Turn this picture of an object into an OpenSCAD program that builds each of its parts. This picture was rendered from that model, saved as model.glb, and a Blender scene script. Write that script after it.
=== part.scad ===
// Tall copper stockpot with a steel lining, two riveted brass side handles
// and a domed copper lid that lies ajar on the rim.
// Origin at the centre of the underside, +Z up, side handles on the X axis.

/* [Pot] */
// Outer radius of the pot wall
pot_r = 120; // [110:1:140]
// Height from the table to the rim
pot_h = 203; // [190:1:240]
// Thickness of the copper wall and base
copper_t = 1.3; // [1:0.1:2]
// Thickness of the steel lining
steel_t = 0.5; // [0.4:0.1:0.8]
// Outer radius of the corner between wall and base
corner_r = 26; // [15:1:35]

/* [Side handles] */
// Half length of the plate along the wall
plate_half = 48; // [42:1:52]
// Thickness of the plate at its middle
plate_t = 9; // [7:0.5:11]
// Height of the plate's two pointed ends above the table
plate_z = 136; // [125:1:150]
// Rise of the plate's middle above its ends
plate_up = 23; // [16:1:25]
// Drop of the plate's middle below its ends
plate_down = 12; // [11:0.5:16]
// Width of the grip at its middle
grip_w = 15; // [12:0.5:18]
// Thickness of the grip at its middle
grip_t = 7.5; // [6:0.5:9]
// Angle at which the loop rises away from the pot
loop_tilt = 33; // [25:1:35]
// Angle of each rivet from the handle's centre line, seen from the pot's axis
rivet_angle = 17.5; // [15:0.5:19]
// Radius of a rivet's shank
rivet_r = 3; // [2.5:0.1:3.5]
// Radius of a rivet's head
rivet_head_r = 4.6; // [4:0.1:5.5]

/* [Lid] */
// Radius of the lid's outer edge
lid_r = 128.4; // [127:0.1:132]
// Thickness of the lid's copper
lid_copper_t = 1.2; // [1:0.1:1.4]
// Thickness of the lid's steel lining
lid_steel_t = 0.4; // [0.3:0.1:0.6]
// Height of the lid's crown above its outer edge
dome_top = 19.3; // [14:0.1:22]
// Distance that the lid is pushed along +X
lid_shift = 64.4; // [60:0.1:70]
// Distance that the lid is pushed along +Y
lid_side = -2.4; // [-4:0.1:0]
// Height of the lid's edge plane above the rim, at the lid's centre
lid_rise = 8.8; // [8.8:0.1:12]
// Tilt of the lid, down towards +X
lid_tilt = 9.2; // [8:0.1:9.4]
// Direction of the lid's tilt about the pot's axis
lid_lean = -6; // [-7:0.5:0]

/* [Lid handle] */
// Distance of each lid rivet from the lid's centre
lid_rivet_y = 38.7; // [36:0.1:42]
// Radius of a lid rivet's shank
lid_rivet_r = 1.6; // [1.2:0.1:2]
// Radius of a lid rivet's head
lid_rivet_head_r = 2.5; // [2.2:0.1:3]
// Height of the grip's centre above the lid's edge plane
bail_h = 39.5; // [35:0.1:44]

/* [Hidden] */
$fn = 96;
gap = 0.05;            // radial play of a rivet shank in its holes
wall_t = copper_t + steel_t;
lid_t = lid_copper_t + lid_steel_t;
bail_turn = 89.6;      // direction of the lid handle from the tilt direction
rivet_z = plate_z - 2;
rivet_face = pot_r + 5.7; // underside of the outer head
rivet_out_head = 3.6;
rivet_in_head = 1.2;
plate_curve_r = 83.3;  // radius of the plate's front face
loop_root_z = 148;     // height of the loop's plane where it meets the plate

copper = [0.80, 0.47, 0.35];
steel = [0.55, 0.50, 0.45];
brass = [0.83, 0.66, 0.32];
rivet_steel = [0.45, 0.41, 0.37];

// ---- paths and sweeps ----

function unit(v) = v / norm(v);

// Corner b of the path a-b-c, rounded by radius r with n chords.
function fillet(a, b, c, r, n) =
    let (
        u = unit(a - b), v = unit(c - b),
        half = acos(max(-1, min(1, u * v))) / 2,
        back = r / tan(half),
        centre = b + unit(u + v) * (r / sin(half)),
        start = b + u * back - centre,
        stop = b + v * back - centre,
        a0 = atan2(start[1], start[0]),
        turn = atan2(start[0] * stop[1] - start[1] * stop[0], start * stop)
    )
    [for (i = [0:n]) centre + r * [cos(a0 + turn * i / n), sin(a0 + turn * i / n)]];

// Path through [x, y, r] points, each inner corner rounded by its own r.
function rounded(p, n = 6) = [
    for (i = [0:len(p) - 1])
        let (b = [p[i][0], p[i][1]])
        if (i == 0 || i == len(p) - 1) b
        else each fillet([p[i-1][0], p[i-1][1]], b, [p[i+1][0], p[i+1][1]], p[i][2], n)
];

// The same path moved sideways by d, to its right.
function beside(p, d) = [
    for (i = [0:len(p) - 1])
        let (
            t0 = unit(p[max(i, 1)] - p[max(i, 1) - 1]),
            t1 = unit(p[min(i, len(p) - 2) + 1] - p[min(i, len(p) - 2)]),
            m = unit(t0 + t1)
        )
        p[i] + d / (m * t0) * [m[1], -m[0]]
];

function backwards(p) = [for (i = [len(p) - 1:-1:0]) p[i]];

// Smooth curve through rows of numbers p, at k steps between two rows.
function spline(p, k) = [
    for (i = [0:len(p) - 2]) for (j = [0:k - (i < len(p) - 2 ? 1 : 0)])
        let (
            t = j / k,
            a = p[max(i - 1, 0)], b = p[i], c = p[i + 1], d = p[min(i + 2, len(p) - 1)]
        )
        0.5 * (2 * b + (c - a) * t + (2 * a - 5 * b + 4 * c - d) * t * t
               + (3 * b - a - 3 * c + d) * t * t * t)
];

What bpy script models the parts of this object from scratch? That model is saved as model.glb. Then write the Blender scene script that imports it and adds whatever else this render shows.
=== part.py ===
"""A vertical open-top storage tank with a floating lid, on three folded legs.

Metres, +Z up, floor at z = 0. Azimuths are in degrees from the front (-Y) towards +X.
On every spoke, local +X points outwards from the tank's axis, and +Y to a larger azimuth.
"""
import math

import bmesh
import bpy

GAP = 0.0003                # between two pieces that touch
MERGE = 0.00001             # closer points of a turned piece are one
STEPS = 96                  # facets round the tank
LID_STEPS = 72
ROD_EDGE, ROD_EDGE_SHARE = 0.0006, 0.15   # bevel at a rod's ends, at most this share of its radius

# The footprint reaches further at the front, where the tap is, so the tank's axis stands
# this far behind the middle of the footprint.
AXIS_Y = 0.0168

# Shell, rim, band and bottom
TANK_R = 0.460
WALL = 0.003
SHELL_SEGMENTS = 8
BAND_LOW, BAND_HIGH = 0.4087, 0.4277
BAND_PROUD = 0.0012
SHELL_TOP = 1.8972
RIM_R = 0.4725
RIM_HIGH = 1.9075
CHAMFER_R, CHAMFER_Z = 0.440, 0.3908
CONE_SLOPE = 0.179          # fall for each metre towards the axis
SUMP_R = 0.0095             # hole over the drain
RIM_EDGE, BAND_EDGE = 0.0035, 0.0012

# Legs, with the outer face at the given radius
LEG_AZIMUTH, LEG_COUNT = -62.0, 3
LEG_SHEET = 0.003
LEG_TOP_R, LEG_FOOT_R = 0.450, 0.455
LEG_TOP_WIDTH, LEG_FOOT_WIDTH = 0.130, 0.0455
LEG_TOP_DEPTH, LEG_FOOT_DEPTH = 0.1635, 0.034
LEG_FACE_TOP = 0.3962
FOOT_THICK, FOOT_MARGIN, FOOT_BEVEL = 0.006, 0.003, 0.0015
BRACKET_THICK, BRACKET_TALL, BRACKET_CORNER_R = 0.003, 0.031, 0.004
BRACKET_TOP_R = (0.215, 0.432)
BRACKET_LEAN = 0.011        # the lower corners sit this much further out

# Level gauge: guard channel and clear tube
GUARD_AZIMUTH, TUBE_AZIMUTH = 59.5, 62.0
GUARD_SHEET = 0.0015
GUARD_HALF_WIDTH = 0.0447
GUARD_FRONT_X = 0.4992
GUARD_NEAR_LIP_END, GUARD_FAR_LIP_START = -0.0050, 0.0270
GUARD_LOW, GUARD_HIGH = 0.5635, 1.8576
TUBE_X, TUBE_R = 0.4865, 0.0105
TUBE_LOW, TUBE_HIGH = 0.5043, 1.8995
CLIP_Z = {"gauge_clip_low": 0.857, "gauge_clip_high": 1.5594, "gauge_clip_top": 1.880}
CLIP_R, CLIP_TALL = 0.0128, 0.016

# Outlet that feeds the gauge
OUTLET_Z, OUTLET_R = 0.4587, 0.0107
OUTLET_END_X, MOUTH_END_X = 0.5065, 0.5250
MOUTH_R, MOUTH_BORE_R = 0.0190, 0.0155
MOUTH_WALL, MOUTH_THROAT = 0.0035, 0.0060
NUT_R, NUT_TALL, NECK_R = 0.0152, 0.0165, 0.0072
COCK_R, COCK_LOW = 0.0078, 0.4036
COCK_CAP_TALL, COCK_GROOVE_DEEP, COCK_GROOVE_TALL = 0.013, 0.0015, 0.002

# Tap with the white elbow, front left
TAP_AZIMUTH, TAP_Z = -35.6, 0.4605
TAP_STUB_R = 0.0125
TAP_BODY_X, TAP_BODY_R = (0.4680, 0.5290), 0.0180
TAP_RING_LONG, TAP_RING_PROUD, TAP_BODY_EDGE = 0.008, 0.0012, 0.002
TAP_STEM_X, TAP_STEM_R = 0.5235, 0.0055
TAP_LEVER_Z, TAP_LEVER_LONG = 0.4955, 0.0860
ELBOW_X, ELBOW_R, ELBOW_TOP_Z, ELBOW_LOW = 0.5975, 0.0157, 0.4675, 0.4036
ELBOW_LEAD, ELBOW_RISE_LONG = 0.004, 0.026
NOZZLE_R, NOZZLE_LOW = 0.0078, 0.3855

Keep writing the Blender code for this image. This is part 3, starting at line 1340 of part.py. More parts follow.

# # # # #

▶ WHAT IS ASKED
Gather all lines from the listing above in which "model" occurs.

▶ RESULT
Turn this picture of an object into an OpenSCAD program that builds each of its parts. This picture was rendered from that model, saved as model.glb, and a Blender scene script. Write that script after it.
What bpy script models the parts of this object from scratch? That model is saved as model.glb. Then write the Blender scene script that imports it and adds whatever else this render shows.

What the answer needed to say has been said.